The detainees are facing charges of “disrupting public peace and assaulting personal freedoms,” as well as “damaging the house and a car of a Coptic villager” after they threw rocks at a Christian-owned building in Beni Suef that was rumored to be turned into a church without a license.

Incidents of sectarian violence against the country’s Coptic Christian citizens – who comprise approximately 16 percent of Egypt’s population – have spiked in recent weeks.

In May, an elderly Christian woman was stripped and dragged through the streets through the streets of her village in the province of Minya over rumors that her son had an affair with a Muslim woman. During the same month, 300 people attacked and burned down Christians’ homes in another village in Minya.

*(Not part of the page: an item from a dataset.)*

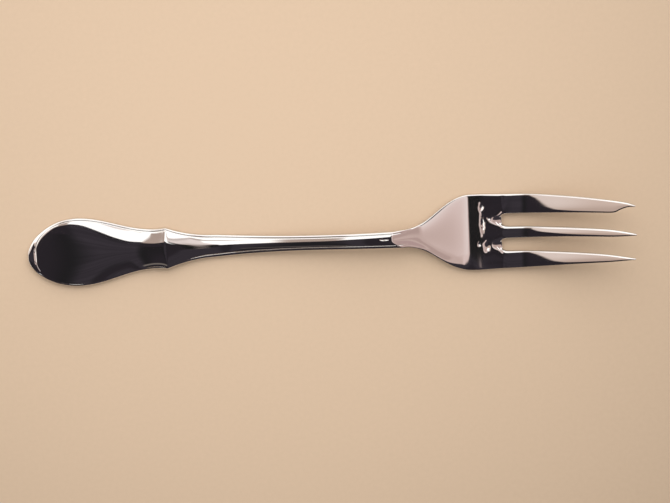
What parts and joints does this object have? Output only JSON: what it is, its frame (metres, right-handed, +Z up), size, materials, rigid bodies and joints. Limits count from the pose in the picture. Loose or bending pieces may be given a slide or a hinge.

Earlier this month, a Christian priest said that the family of another priest was attacked and one of their neighbors killed by Muslim youths following a quarrel in Minya.

The Egyptian Initiative for Personal Initiative (EIPR) released a statement expressing “deep disturbance” over the recent spike in sectarian violence in the province, which lies in Upper Egypt.

Speaking at the graduation ceremony of the military academy on Thursday, Egyptian President Abdel Fattah Al-Sisi urged national unity in the face of the ongoing sectarian clashes and vowed to hold accountable the perpetrators of violence in Minya.